The Hyams' philosophy was "If you give 'em value for money, they'll come", and their cine-variety shows were legendary: not just two films, a newsreel and organ interlude, but huge variety bills featuring top artists of the day. "Mr Phil", and "Mr Sid" (as the Hyams were known to all) were unusually generous employers: at the end of a good week, staff would often find a bonus in their pay-packets.

The cinemas also featured amateur talent contests. One night at the Trocadero, Phil went to the rescue of a hapless young singer who was being mercilessly barracked. He persuaded the audience to give her a chance, recalling another terrified novice who had received a fair hearing - Gracie Fields. His story was, he readily confessed off-stage, "a pack of lies".

The Hyams linked with Gaumont in 1935 to expand further, forming Gaumont Super cinemas. Brother Mick was on board as theatre controller. At Kilburn, their long-gestating Troxy had become the Gaumont State when it opened at Christmas 1937. Here a modern skyscraper tower with full broadcasting facilities rose above an entrance hall in Italian Renaissance style with marble floors and columns, pink mirrors, and two chandeliers modelled on those in the banqueting hall at Buckingham Palace. It was a place fit for royalty and in fact Queen Mary regularly came to programmes in the 1940s.

The State's vast auditorium continued the classical theme but in a less elaborate, less overwhelming style than at the Trocadero. The huge stage, orchestra pit, Wurlitzer organ, twenty dressing rooms, band room and scenery workshop were all put to use for frequent live shows over the years - from ballet and circuses to pantos and pop concerts.

This was the Hyams' last great venture. With war imminent, they worried about their concentration of inner London properties and sold off projects at Holloway and Kingston-on-Thames.

The Blitz did indeed have a devastating effect. Audiences were scared to enter the Trocadero and State at the height of the bombing and they were closed for several weeks to save money. The Hyams sold out to Gaumont in 1944, just before the post-war boom in attendances made goldmines out of their huge theatres.

In 1947 the Hyams launched a distribution company called Eros Films. This reissued hundreds of old Hollywood favourites like Beau Geste and The Road to Singapore and also backed new films by British producers, ranging from the Frankie Howerd comedy The Runaway Bus (1953) and the star-laden war drama The Sea Shall Not Have Them (1954) to exploitative material like the Soho vice drama The Flesh Is Weak (1957) plus Cliff Richard's screen debut in Serious Charge (1959). Old music halls at Croydon and Lewisham were turned into Eros cinemas.

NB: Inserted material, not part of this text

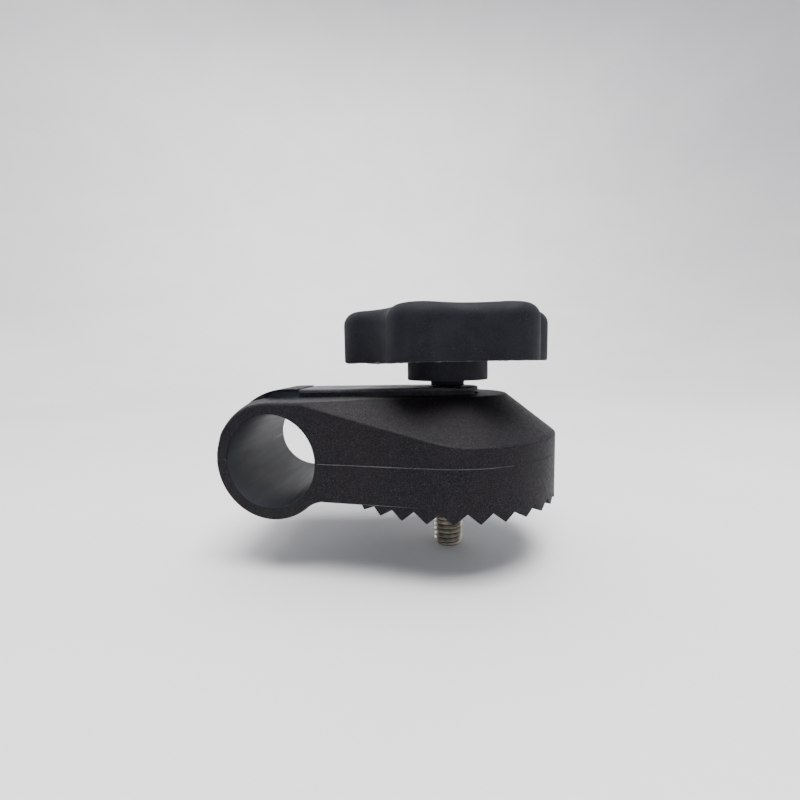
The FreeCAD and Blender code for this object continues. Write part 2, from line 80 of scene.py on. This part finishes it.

By the late 1970s, the Hyams were left with only the Biograph in Wilton Road, Victoria, an old fleapit which they had never been able to sell and which, in the spirit of P.T. Barnum, was inaccurately promoted as Britain's oldest operating cinema. This closed suddenly in 1983, to be demolished in days.

But both the State Kilburn and Troxy Stepney stand, as listed buildings and monuments to the taste and daring of Phil and his brothers. In fact, Phil Hyams celebrated his 100th birthday at a reception in Kilburn alongside the State.

Allen Eyles

Philip Hyams, film exhibitor: born London 26 March 1894; married 1919 Yetta Kramer (two sons); died London 8 January 1997.